## What the task requires
Output exactly the lines that run from the line with "obj.matrix_world = Matrix.Identity(4)" to the end of the material, both ends included, and no other lines.
--
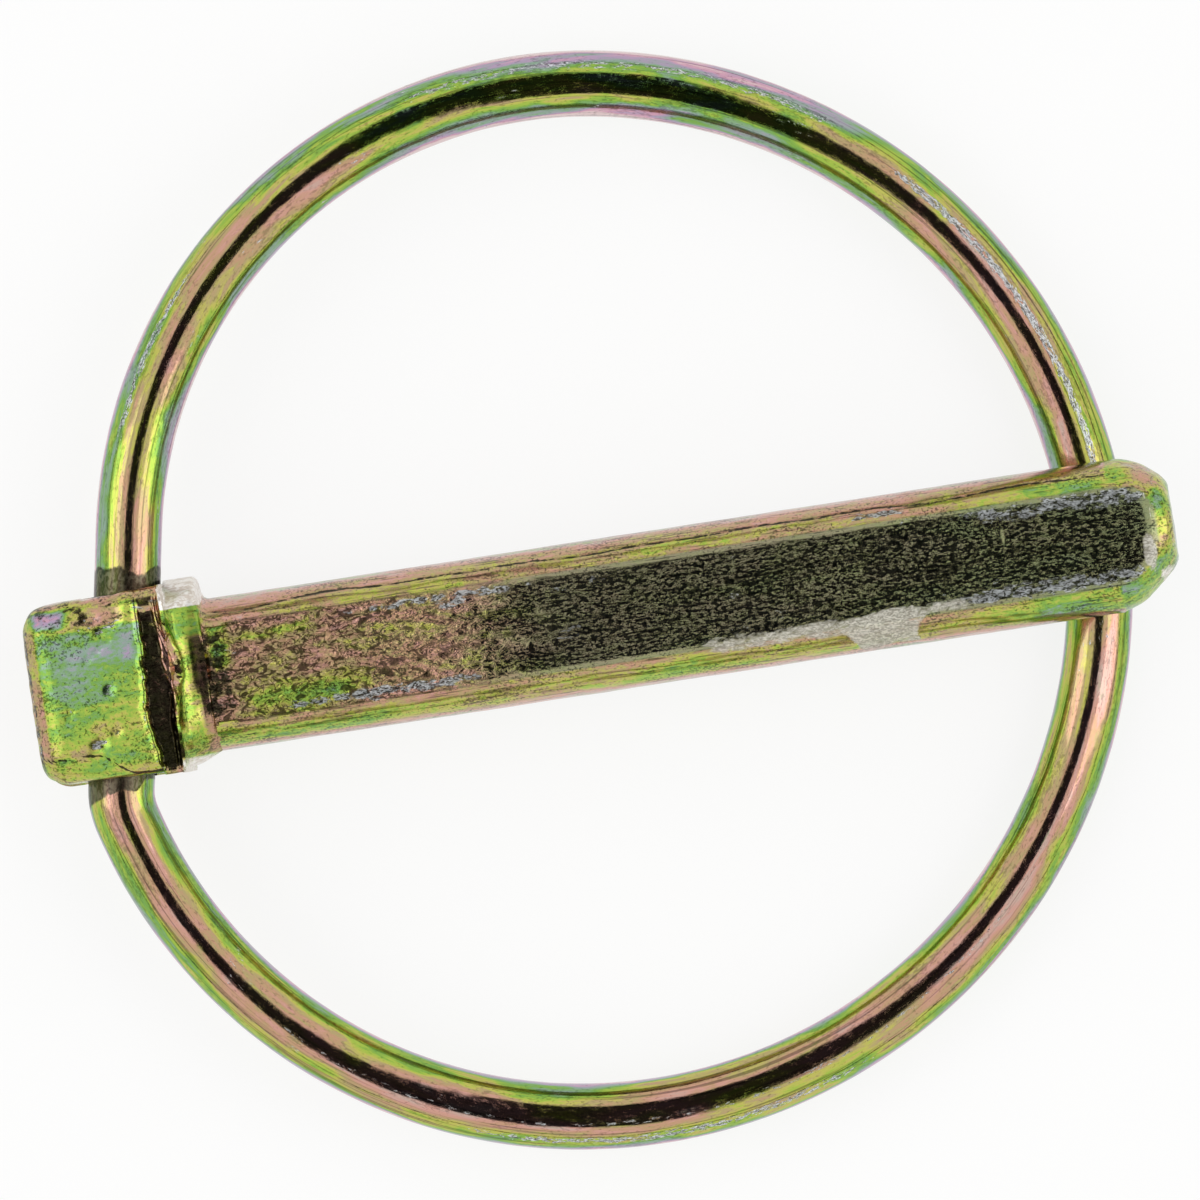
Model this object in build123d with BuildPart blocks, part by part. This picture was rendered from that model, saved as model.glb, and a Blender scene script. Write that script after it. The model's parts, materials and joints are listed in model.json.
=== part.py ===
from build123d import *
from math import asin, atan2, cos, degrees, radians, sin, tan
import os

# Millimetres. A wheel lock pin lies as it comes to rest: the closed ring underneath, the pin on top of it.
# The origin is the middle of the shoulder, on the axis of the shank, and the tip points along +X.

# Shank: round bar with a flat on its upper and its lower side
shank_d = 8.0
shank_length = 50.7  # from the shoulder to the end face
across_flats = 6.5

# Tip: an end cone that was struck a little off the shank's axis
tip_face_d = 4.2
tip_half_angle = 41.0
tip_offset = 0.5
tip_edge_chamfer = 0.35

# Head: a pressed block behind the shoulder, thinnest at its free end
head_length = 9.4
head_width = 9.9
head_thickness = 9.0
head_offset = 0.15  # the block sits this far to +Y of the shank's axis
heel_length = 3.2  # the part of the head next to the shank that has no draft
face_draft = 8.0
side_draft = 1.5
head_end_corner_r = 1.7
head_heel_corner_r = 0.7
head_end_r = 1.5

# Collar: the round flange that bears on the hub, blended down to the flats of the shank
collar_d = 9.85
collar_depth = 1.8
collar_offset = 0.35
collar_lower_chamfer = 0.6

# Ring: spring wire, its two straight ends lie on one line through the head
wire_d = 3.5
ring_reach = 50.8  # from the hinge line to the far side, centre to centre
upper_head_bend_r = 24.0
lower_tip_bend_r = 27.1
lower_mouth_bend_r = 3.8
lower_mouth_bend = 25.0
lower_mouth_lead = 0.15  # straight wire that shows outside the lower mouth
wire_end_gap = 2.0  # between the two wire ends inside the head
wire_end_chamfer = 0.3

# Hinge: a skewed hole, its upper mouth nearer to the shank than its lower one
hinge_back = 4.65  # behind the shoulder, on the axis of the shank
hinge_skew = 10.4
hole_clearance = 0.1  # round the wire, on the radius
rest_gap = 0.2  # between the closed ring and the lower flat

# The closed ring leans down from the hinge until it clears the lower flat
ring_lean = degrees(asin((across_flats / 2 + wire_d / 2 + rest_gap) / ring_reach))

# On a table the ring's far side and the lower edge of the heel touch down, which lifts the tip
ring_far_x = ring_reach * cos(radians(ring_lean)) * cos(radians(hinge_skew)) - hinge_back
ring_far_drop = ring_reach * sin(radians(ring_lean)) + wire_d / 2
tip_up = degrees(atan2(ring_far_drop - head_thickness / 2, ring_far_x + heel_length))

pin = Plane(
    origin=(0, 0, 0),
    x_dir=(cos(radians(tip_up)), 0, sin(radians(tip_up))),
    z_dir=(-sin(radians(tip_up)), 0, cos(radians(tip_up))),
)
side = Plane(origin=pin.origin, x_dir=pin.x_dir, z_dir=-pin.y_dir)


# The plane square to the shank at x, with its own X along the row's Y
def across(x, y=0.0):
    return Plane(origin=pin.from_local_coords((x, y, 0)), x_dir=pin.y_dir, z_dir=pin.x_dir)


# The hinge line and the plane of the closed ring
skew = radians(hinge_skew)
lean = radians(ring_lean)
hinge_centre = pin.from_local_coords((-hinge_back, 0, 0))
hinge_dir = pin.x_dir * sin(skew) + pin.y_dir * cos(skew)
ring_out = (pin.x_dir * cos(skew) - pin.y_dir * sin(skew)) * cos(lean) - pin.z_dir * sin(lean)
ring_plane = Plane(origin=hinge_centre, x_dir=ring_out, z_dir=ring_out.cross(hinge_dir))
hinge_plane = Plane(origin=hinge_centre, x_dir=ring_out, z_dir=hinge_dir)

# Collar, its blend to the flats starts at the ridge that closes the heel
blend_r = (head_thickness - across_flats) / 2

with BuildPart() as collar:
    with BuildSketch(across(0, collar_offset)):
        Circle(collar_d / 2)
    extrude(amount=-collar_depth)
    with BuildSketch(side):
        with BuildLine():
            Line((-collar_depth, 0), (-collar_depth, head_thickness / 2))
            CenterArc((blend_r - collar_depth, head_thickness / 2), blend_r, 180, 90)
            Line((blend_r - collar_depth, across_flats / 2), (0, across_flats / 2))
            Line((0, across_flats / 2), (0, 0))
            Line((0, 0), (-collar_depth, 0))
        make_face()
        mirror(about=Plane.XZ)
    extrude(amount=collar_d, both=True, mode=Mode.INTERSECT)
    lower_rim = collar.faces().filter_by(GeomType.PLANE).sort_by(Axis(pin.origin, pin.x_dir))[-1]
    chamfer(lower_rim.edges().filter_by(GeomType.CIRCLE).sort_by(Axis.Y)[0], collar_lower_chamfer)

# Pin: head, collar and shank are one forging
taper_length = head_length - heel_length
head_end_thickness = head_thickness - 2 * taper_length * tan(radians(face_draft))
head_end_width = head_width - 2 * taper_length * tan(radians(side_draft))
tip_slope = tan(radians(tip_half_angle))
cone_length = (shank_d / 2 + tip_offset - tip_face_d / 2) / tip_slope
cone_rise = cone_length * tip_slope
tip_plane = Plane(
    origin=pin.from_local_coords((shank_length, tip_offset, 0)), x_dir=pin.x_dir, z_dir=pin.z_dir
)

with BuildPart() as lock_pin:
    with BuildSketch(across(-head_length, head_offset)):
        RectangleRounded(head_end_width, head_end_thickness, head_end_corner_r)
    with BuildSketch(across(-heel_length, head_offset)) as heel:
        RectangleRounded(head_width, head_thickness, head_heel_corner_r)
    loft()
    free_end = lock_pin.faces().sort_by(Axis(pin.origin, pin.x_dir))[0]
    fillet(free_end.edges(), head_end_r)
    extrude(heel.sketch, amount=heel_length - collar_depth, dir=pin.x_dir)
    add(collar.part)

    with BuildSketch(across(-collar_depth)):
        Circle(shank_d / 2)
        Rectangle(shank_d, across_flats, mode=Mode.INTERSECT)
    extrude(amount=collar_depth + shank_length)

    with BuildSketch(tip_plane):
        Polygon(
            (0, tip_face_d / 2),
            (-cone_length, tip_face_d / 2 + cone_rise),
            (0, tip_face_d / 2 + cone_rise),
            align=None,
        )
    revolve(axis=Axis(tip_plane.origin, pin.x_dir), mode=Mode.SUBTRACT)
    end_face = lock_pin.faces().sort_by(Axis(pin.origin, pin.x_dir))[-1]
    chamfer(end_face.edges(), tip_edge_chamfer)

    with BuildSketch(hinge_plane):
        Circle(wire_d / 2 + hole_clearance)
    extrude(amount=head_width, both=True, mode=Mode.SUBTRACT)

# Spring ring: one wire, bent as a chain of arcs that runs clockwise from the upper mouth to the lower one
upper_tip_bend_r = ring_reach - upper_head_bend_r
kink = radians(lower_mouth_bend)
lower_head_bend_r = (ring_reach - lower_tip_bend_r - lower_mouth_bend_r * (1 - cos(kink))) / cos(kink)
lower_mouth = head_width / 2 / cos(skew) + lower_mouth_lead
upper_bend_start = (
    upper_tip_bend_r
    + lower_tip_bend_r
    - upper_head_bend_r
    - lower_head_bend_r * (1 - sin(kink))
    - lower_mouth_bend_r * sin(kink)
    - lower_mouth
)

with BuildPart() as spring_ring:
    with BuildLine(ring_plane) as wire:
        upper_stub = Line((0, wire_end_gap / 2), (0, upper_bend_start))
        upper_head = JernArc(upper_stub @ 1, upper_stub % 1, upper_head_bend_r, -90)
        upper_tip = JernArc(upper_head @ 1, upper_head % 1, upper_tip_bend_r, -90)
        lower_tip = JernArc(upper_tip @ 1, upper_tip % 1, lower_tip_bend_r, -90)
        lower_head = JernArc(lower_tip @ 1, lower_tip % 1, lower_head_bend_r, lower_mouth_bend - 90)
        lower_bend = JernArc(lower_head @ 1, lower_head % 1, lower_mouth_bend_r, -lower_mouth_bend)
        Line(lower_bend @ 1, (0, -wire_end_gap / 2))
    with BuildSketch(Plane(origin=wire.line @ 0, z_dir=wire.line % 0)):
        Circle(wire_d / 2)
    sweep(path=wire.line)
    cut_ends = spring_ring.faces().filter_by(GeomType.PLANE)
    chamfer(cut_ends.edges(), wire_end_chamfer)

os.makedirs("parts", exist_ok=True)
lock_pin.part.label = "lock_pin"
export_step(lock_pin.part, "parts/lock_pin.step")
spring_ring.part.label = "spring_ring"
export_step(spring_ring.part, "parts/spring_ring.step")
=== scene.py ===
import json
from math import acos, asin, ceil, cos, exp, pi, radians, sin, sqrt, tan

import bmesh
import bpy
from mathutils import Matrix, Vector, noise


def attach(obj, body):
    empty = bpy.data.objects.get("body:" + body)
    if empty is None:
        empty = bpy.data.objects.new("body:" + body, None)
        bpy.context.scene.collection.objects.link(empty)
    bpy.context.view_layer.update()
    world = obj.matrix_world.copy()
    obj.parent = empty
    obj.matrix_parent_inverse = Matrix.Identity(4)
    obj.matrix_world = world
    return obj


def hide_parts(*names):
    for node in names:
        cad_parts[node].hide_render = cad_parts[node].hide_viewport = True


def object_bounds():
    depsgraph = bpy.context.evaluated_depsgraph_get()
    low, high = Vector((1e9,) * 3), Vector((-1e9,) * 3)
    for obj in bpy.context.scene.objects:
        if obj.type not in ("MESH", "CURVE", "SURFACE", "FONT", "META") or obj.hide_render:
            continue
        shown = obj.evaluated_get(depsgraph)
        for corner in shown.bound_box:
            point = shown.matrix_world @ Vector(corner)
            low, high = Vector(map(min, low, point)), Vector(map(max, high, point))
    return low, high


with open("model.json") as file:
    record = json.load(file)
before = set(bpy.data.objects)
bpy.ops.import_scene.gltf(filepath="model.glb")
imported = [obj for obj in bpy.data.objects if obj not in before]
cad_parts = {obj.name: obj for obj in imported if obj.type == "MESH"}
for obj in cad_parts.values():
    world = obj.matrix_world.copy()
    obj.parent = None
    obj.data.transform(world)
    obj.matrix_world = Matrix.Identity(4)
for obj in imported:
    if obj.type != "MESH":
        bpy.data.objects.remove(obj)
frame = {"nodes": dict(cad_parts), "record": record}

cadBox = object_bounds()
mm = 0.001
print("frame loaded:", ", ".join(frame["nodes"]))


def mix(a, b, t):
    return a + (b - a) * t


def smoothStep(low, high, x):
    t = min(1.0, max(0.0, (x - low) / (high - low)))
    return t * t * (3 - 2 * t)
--
## Full output
    obj.matrix_world = Matrix.Identity(4)
for obj in imported:
    if obj.type != "MESH":
        bpy.data.objects.remove(obj)
frame = {"nodes": dict(cad_parts), "record": record}

cadBox = object_bounds()
mm = 0.001
print("frame loaded:", ", ".join(frame["nodes"]))


def mix(a, b, t):
    return a + (b - a) * t


def smoothStep(low, high, x):
    t = min(1.0, max(0.0, (x - low) / (high - low)))
    return t * t * (3 - 2 * t)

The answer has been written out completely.